Sunil Garodia Editor-in-Chief of indiacommentary.com. Current Affairs analyst and political commentator.
The so-called mahagathbandhan in UP, comprising the Bahujan Samaj Party, the Samajwadi Party and the Rashtriya Lok Dal along with a number of smaller parties, held its first rally in the state at Deoband today. The choice of the town (Darool Ulum, the respected Muslim seminary is located in Deoband) for the first pitch by the alliance became clear once Mayawati ranted against the Congress for playing into the hands of the BJP by fielding candidates who would split opposition votes and asked the Muslim community, in particular, to ensure that votes are not split. She claimed that the Congress was not strong enough to fight the BJP and only the mahagathbandhan was capable of stopping the juggernaut of hatred unleashed by the BJP.

But who brought things to such a pass in the first place? For the last one year, the opposition parties, including almost all the regional parties not aligned with the NDA, and the Congress have been talking about how the BJP is dividing the nation and crushing all its hallowed institutions. They have time and again stressed the need to fight the BJP unitedly. Mayawati was seen hobnobbing with the Congress leadership and sharing a warm relationship with Sonia Gandhi. But when the time came to form an alliance, it was Mayawati who ruled out having any truck with the Congress and formed the present alliance.

Even if we agree with her that the Congress is a spent force in UP, the grand alliance could have at least prevented three-cornered contests in more than 70 UP seats if it had yielded 6-8 additional seats to the Congress apart from Amethi and Rae Bareilly (the grand alliance is not putting up candidates on these two seats where Rahul and Sonia Gandhi are contesting). The Congress had no option but to put up candidates on all UP seats once Mayawati dismissed it derisively. It seems that Mayawati was blinded by her burning ambition to be prime minister and she ignored the fact that she can be the PM only if the opposition wins and the opposition can win only if votes are not divided.

If Mayawati thinks that 36-40 seats for the alliance in UP and maybe one or two for the BSP in some other states will make her the main contender for the post of the prime minister in the event of a hung parliament if the NDA gets less than 250 seats, she is contending with a lot of ifs and is daydreaming. For, she has to contend with the claims of Rahul Gandhi in the event the Congress gets between 80-100 seats and the UPA gets 120-130 seats or that of Mamata Banerjee if the TMC gets between 36-40 seats. Any post-poll alliance of UPA with other regional parties will not materialize only because of this leadership issue. Further, if the NDA does not get an absolute majority but comes near it with, say, 240 seats, then it can tempt the uncommitted – the TRS, the YSR Congress and the BJD - with loaves of office to form the government.

One feels that Mayawati and the grand alliance in UP have made a huge blunder by excluding Congress from their scheme of things in the state.
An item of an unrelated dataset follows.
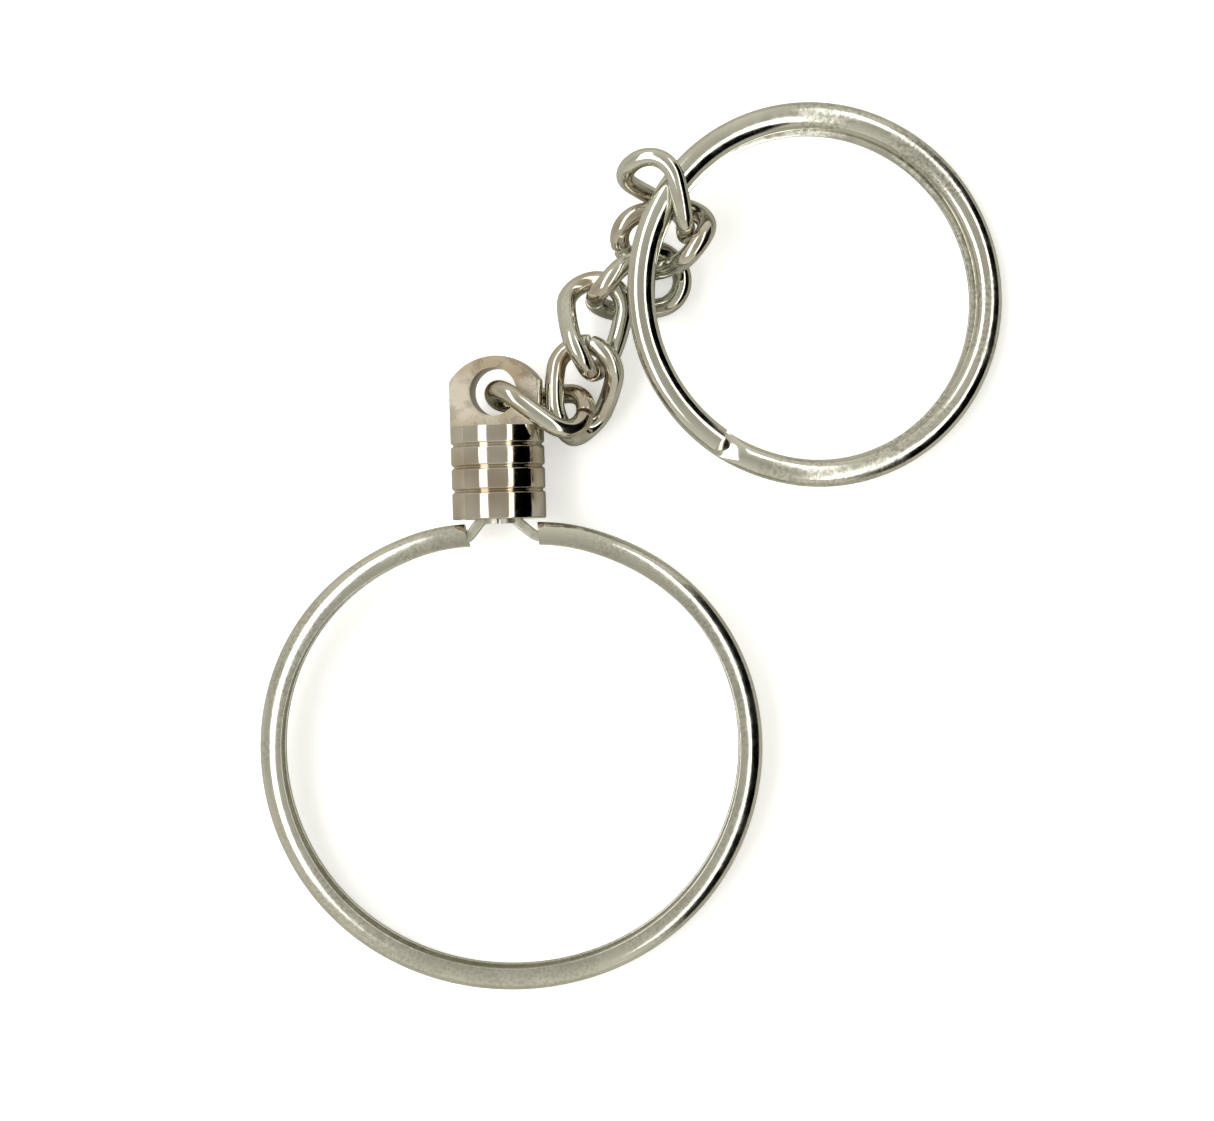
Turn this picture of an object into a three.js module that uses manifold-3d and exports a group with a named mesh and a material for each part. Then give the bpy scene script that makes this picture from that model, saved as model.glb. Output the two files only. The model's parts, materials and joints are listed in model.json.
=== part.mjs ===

If the opposition is not able to put it across the NDA in these elections, it can be safely said that it will be because of Mayawati’s intransigence regarding admitting Congress in the UP alliance. For, another 20 seats could have been won by the alliance (it is now expected to win between 36-40 seats) if there were straight fights in UP and that would have reduced the NDA to below 220. From there, it would have been difficult even for the wily Amit Shah to form a stable government.